__SHORT PROBLEM__
Your task is to print the material below exactly as presented.

__DATA SEGMENT__

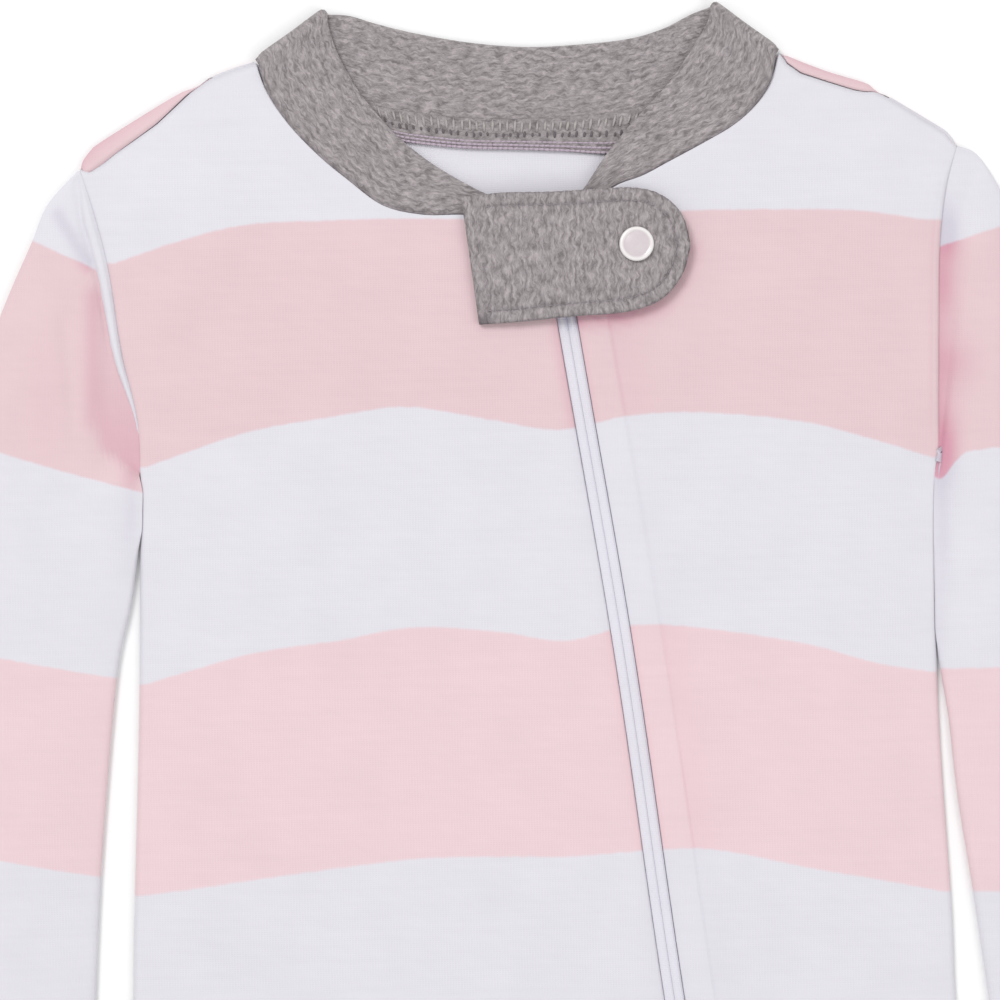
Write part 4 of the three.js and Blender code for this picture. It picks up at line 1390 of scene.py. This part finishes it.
def overlock_strip():
    """Seam allowance of the back neck, folded down over the inside of the back panel"""
    ends = OVERLOCK_ENDS
    top = along([ends[0], *OVERLOCK_TOP[1:-1], ends[2]], 90)
    low = along([ends[1], *OVERLOCK_LOW[1:-1], ends[3]], 90)
    rows = []
    for t in eased(14, 0.4):
        row = []
        for a, b in zip(low, top):
            x, y = between(a, b, t)
            inside = min(t, 1 - t) * OVERLOCK_WIDE
            edge = math.sqrt(max(0.0, 1 - (1 - clamp(inside / 0.6)) ** 2))
            z = OVERLOCK_BASE + OVERLOCK_WALL * (0.35 + 0.65 * edge)
            # Painted shade along the strip's lower edge
            row.append(Knot(x, y, z, x, t * OVERLOCK_WIDE, 0.25 * (1 - smooth(t, 0.05, 0.3))))
        rows.append(row)
    bm = bmesh.new()
    add_patch(bm, rows)
    return bm


# Settings

class SleepsuitClothSettings(bpy.types.PropertyGroup):
    wall: FloatProperty(name="Jersey wall", description="Thickness of the jersey",
                        default=0.00115, min=0.0005, unit="LENGTH")
    white: FloatVectorProperty(name="White stripe", description="Colour of the white stripes and the inside",
                               subtype="COLOR", size=3, default=(0.69, 0.675, 0.725), min=0, max=1)
    pink: FloatVectorProperty(name="Pink stripe", description="Colour of the pink stripes",
                              subtype="COLOR", size=3, default=(0.698, 0.527, 0.552), min=0, max=1)
    pink_low: FloatVectorProperty(name="Pink stripe, lower", description="Paler pink from the waist down",
                                  subtype="COLOR", size=3, default=(0.748, 0.573, 0.604), min=0, max=1)
    # Tints towards which the painted shade darkens the cloth, heather and zip in folds, grooves and under
    # parts
    white_painted_shade: FloatVectorProperty(name="White crease", description="Tint of pressed creases in white",
                                     subtype="COLOR", size=3, default=(0.84, 0.82, 0.87), min=0, max=1)
    pink_painted_shade: FloatVectorProperty(name="Pink crease", description="Tint of pressed creases in pink",
                                    subtype="COLOR", size=3, default=(0.86, 0.56, 0.68), min=0, max=1)
    grey: FloatVectorProperty(name="Heather grey", description="Mean colour of the neckband and tab",
                              subtype="COLOR", size=3, default=(0.305, 0.275, 0.28), min=0, max=1)
    grey_painted_shade: FloatVectorProperty(name="Heather crease", description="Tint of the heather's seams",
                                    subtype="COLOR", size=3, default=(0.45, 0.42, 0.45), min=0, max=1)
    tape: FloatVectorProperty(name="Zip", description="Colour of the zip's tape and coil",
                              subtype="COLOR", size=3, default=(0.715, 0.70, 0.762), min=0, max=1)
    tape_painted_shade: FloatVectorProperty(name="Zip groove", description="Tint between the tape's ribs",
                                    subtype="COLOR", size=3, default=(0.72, 0.72, 0.8), min=0, max=1)


class SleepsuitTrimSettings(bpy.types.PropertyGroup):
    stitch: FloatProperty(name="Stitch length", description="Length of a topstitch",
                          default=0.0022, min=0.001, unit="LENGTH")
    thread: FloatProperty(name="Thread", description="Thickness of the sewing thread",
                          default=0.00042, min=0.0002, unit="LENGTH")
    pearl: FloatVectorProperty(name="Pearl", description="Main colour of the snap",
                               subtype="COLOR", size=3, default=(0.64, 0.58, 0.595), min=0, max=1)
    pearl_rim: FloatVectorProperty(name="Pearl rim", description="Colour of the snap's raised rim",
                                   subtype="COLOR", size=3, default=(0.80, 0.77, 0.76), min=0, max=1)
    pearl_deep: FloatVectorProperty(name="Pearl swirl", description="Second colour of the snap",
                                    subtype="COLOR", size=3, default=(0.59, 0.52, 0.545), min=0, max=1)
    enamel: FloatVectorProperty(name="Slider", description="Colour of the slider and its pull",
                                subtype="COLOR", size=3, default=(0.72, 0.71, 0.76), min=0, max=1)


class SleepsuitStageSettings(bpy.types.PropertyGroup):
    floor: FloatVectorProperty(name="Floor", description="Colour of the floor",
                               subtype="COLOR", size=3, default=(0.9, 0.9, 0.9), min=0, max=1)
    fill: FloatProperty(name="Fill", description="Strength of the light from all round",
                        default=0.708, min=0)
    key: FloatProperty(name="Key", description="Power of the soft light at the upper left",
                       default=17.2, min=0, unit="POWER")
    side: FloatProperty(name="Side fill", description="Power of the soft light at the lower right",
                        default=4.1, min=0, unit="POWER")
    camera_height: FloatProperty(name="Camera height", description="Camera above the garment's upper face",
                                 default=0.8056, min=0.1, unit="LENGTH")
    roll: FloatProperty(name="Camera roll", description="Turn of the picture",
                        default=math.radians(-1.6), unit="ROTATION")


# Operators

class SleepsuitOperator:
    bl_options = {"REGISTER", "UNDO"}


class SLEEPSUIT_OT_body(SleepsuitOperator, bpy.types.Operator):
    """Cut the back and both fronts from striped jersey"""
    bl_idname = "sleepsuit.body"
    bl_label = "Body"

    def execute(self, context):
        wall = context.scene.sleepsuit_cloth.wall / MM
        outside, inside = jersey("jersey_striped"), jersey("jersey_inside", striped=False, tint=1.03)
        back = make_object("back_cloth", back_panel(), [outside, inside])
        thicken(back, wall, rim=0, even=False)
        register_piece(back, "jersey", "back_panel")
        right = make_object("front_cloth_right", front_panel_right(), [outside, inside])
        thicken(right, wall, rim=0)
        register_piece(right, "jersey", "front_panel_right")
        left = make_object("front_cloth_left", front_panel_left(), [outside, inside])
        thicken(left, wall, rim=0)
        register_piece(left, "jersey", "front_panel_left")
        return {"FINISHED"}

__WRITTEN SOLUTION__
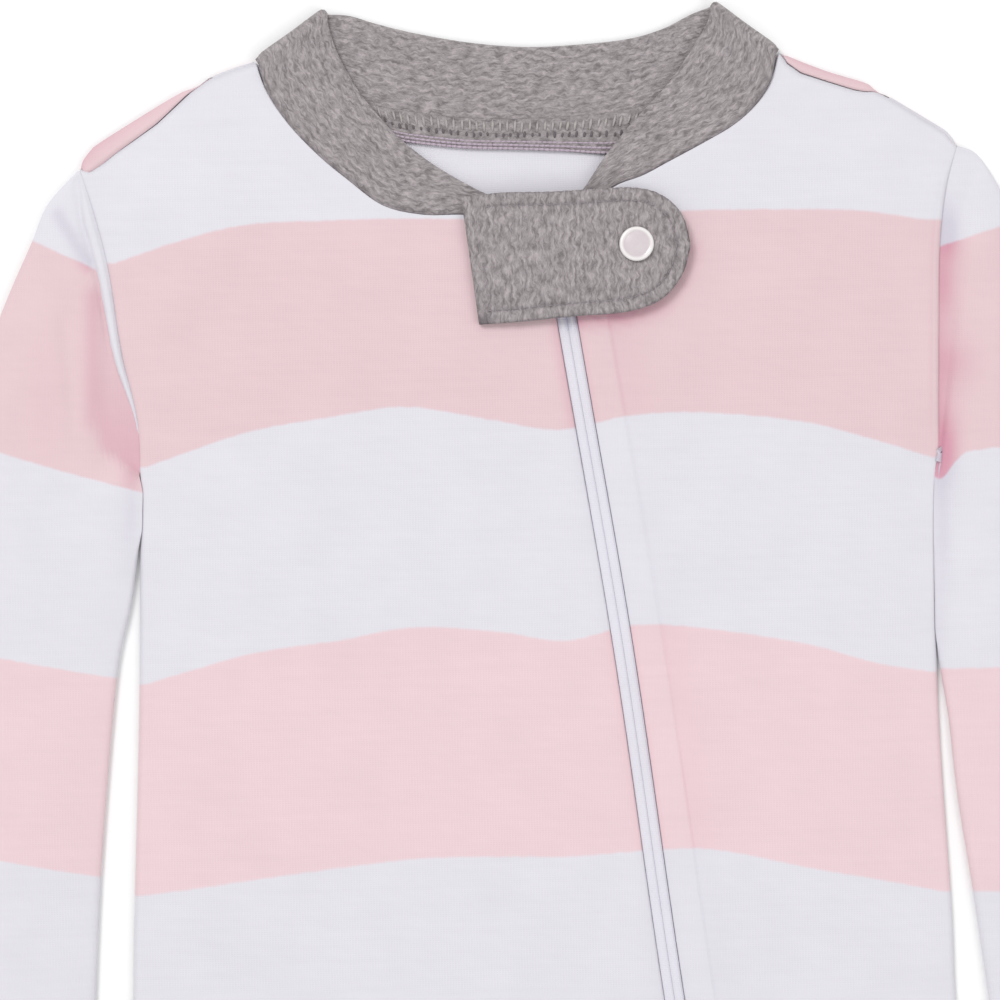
Write part 4 of the three.js and Blender code for this picture. It picks up at line 1390 of scene.py. This part finishes it.
def overlock_strip():
    """Seam allowance of the back neck, folded down over the inside of the back panel"""
    ends = OVERLOCK_ENDS
    top = along([ends[0], *OVERLOCK_TOP[1:-1], ends[2]], 90)
    low = along([ends[1], *OVERLOCK_LOW[1:-1], ends[3]], 90)
    rows = []
    for t in eased(14, 0.4):
        row = []
        for a, b in zip(low, top):
            x, y = between(a, b, t)
            inside = min(t, 1 - t) * OVERLOCK_WIDE
            edge = math.sqrt(max(0.0, 1 - (1 - clamp(inside / 0.6)) ** 2))
            z = OVERLOCK_BASE + OVERLOCK_WALL * (0.35 + 0.65 * edge)
            # Painted shade along the strip's lower edge
            row.append(Knot(x, y, z, x, t * OVERLOCK_WIDE, 0.25 * (1 - smooth(t, 0.05, 0.3))))
        rows.append(row)
    bm = bmesh.new()
    add_patch(bm, rows)
    return bm


# Settings

class SleepsuitClothSettings(bpy.types.PropertyGroup):
    wall: FloatProperty(name="Jersey wall", description="Thickness of the jersey",
                        default=0.00115, min=0.0005, unit="LENGTH")
    white: FloatVectorProperty(name="White stripe", description="Colour of the white stripes and the inside",
                               subtype="COLOR", size=3, default=(0.69, 0.675, 0.725), min=0, max=1)
    pink: FloatVectorProperty(name="Pink stripe", description="Colour of the pink stripes",
                              subtype="COLOR", size=3, default=(0.698, 0.527, 0.552), min=0, max=1)
    pink_low: FloatVectorProperty(name="Pink stripe, lower", description="Paler pink from the waist down",
                                  subtype="COLOR", size=3, default=(0.748, 0.573, 0.604), min=0, max=1)
    # Tints towards which the painted shade darkens the cloth, heather and zip in folds, grooves and under
    # parts
    white_painted_shade: FloatVectorProperty(name="White crease", description="Tint of pressed creases in white",
                                     subtype="COLOR", size=3, default=(0.84, 0.82, 0.87), min=0, max=1)
    pink_painted_shade: FloatVectorProperty(name="Pink crease", description="Tint of pressed creases in pink",
                                    subtype="COLOR", size=3, default=(0.86, 0.56, 0.68), min=0, max=1)
    grey: FloatVectorProperty(name="Heather grey", description="Mean colour of the neckband and tab",
                              subtype="COLOR", size=3, default=(0.305, 0.275, 0.28), min=0, max=1)
    grey_painted_shade: FloatVectorProperty(name="Heather crease", description="Tint of the heather's seams",
                                    subtype="COLOR", size=3, default=(0.45, 0.42, 0.45), min=0, max=1)
    tape: FloatVectorProperty(name="Zip", description="Colour of the zip's tape and coil",
                              subtype="COLOR", size=3, default=(0.715, 0.70, 0.762), min=0, max=1)
    tape_painted_shade: FloatVectorProperty(name="Zip groove", description="Tint between the tape's ribs",
                                    subtype="COLOR", size=3, default=(0.72, 0.72, 0.8), min=0, max=1)


class SleepsuitTrimSettings(bpy.types.PropertyGroup):
    stitch: FloatProperty(name="Stitch length", description="Length of a topstitch",
                          default=0.0022, min=0.001, unit="LENGTH")
    thread: FloatProperty(name="Thread", description="Thickness of the sewing thread",
                          default=0.00042, min=0.0002, unit="LENGTH")
    pearl: FloatVectorProperty(name="Pearl", description="Main colour of the snap",
                               subtype="COLOR", size=3, default=(0.64, 0.58, 0.595), min=0, max=1)
    pearl_rim: FloatVectorProperty(name="Pearl rim", description="Colour of the snap's raised rim",
                                   subtype="COLOR", size=3, default=(0.80, 0.77, 0.76), min=0, max=1)
    pearl_deep: FloatVectorProperty(name="Pearl swirl", description="Second colour of the snap",
                                    subtype="COLOR", size=3, default=(0.59, 0.52, 0.545), min=0, max=1)
    enamel: FloatVectorProperty(name="Slider", description="Colour of the slider and its pull",
                                subtype="COLOR", size=3, default=(0.72, 0.71, 0.76), min=0, max=1)


class SleepsuitStageSettings(bpy.types.PropertyGroup):
    floor: FloatVectorProperty(name="Floor", description="Colour of the floor",
                               subtype="COLOR", size=3, default=(0.9, 0.9, 0.9), min=0, max=1)
    fill: FloatProperty(name="Fill", description="Strength of the light from all round",
                        default=0.708, min=0)
    key: FloatProperty(name="Key", description="Power of the soft light at the upper left",
                       default=17.2, min=0, unit="POWER")
    side: FloatProperty(name="Side fill", description="Power of the soft light at the lower right",
                        default=4.1, min=0, unit="POWER")
    camera_height: FloatProperty(name="Camera height", description="Camera above the garment's upper face",
                                 default=0.8056, min=0.1, unit="LENGTH")
    roll: FloatProperty(name="Camera roll", description="Turn of the picture",
                        default=math.radians(-1.6), unit="ROTATION")


# Operators

class SleepsuitOperator:
    bl_options = {"REGISTER", "UNDO"}


class SLEEPSUIT_OT_body(SleepsuitOperator, bpy.types.Operator):
    """Cut the back and both fronts from striped jersey"""
    bl_idname = "sleepsuit.body"
    bl_label = "Body"

    def execute(self, context):
        wall = context.scene.sleepsuit_cloth.wall / MM
        outside, inside = jersey("jersey_striped"), jersey("jersey_inside", striped=False, tint=1.03)
        back = make_object("back_cloth", back_panel(), [outside, inside])
        thicken(back, wall, rim=0, even=False)
        register_piece(back, "jersey", "back_panel")
        right = make_object("front_cloth_right", front_panel_right(), [outside, inside])
        thicken(right, wall, rim=0)
        register_piece(right, "jersey", "front_panel_right")
        left = make_object("front_cloth_left", front_panel_left(), [outside, inside])
        thicken(left, wall, rim=0)
        register_piece(left, "jersey", "front_panel_left")
        return {"FINISHED"}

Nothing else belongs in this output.